Later on Thursday Obama decried what he described as the "petty politics" and "false theories" of the plan's critics, saying the time had come to show "leadership" over the economic crisis.

Rob Reynolds, Al Jazeera's senior Washington correspondent, said the Obama administration had gone on the offensive over the economy in recent days to counter Republican criticisms of the stimulus package, which Obama has said will create three million jobs.

The severity of the economic crisis was underlined by new figures on Thursday showing the number of US workers filing new jobless benefit claims rose to 626,000 in the last week of January - the highest level since the end of October 1982.

The US president had written earlier on Thursday in an editorial in the Washington Post newspaper that the economy was in the worst state since the Great Depression of the 1930s.

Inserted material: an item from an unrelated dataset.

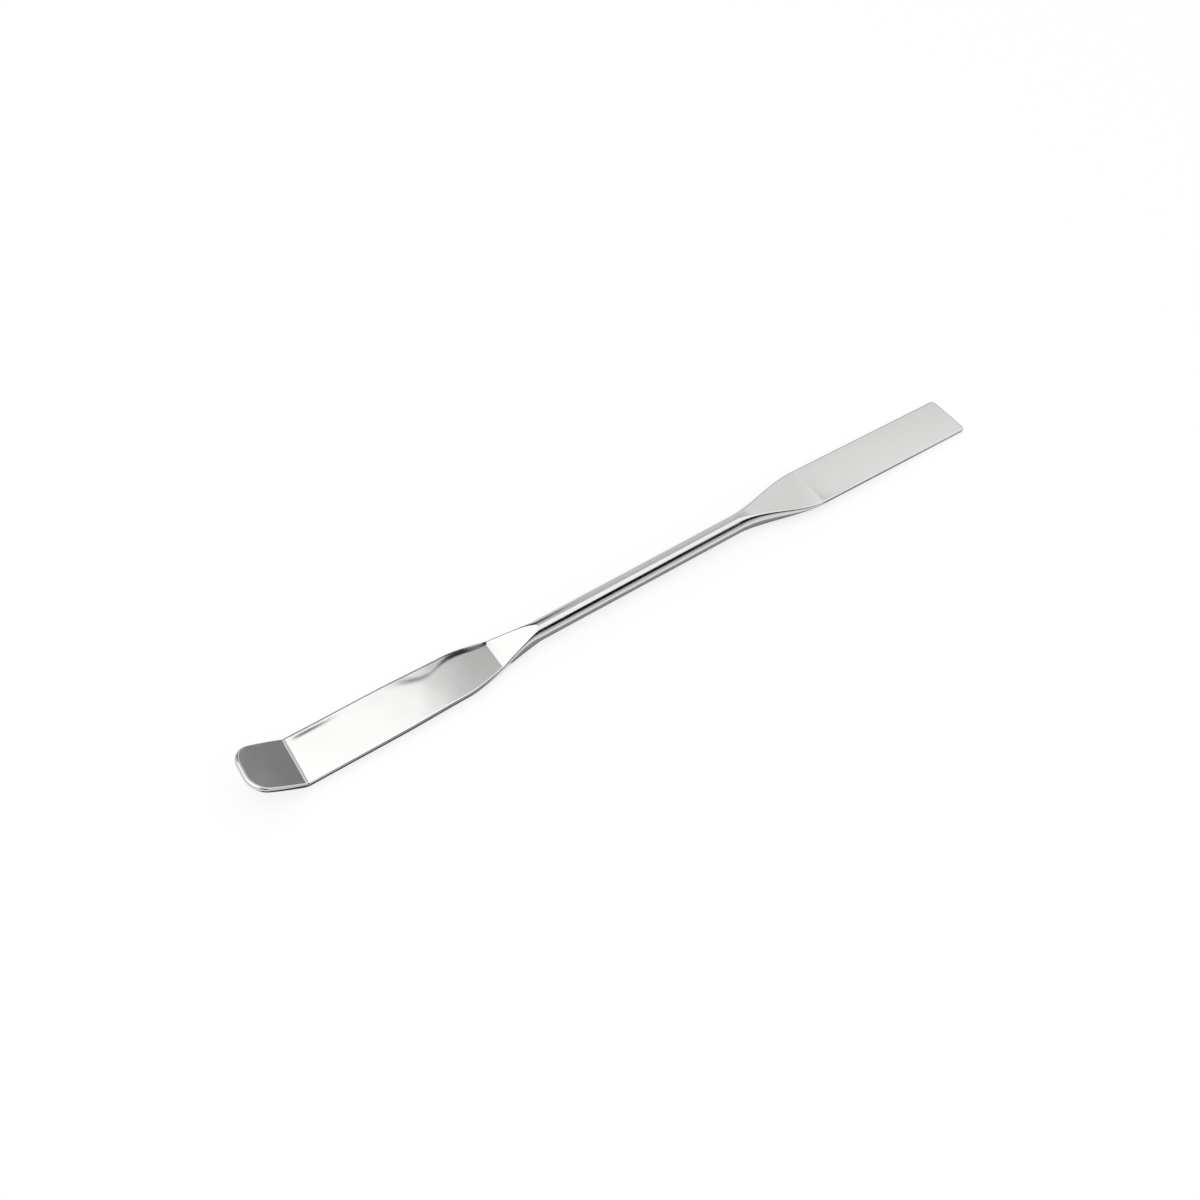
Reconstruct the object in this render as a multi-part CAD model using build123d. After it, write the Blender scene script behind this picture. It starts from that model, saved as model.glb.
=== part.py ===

"Millions of jobs that Americans relied on just a year ago are gone - millions more of the nest eggs families worked so hard to build have vanished," Obama wrote in the newspaper.


Bonus ban

The senate did pass one amendment to the bill on Thursday, voting to ban bonuses for top executives at banks or companies receiving taxpayer money from the previous $700bn bailout fund passed last year.

On Wednesday, the senate also voted to soften a "Buy American" plan in the bill after Obama expressed concern that it could spark a trade war.

Senators approved an amendment requiring the Buy American provisions be "applied in a manner consistent with US obligations under international agreements".

The change was designed to reassure Canada, Mexico, the European Union and other major trading partners that they would be exempt from a requirement in the bill that all public works projects funded by the stimulus package use only US-made iron, steel and manufactured goods.

The House of Representatives had passed a nearly identical "Buy America" provision without such a guarantee.

The US economy is in a recession following months of market turmoil sparked by the subprime mortgage crisis, tight credit conditions and slumping global markets.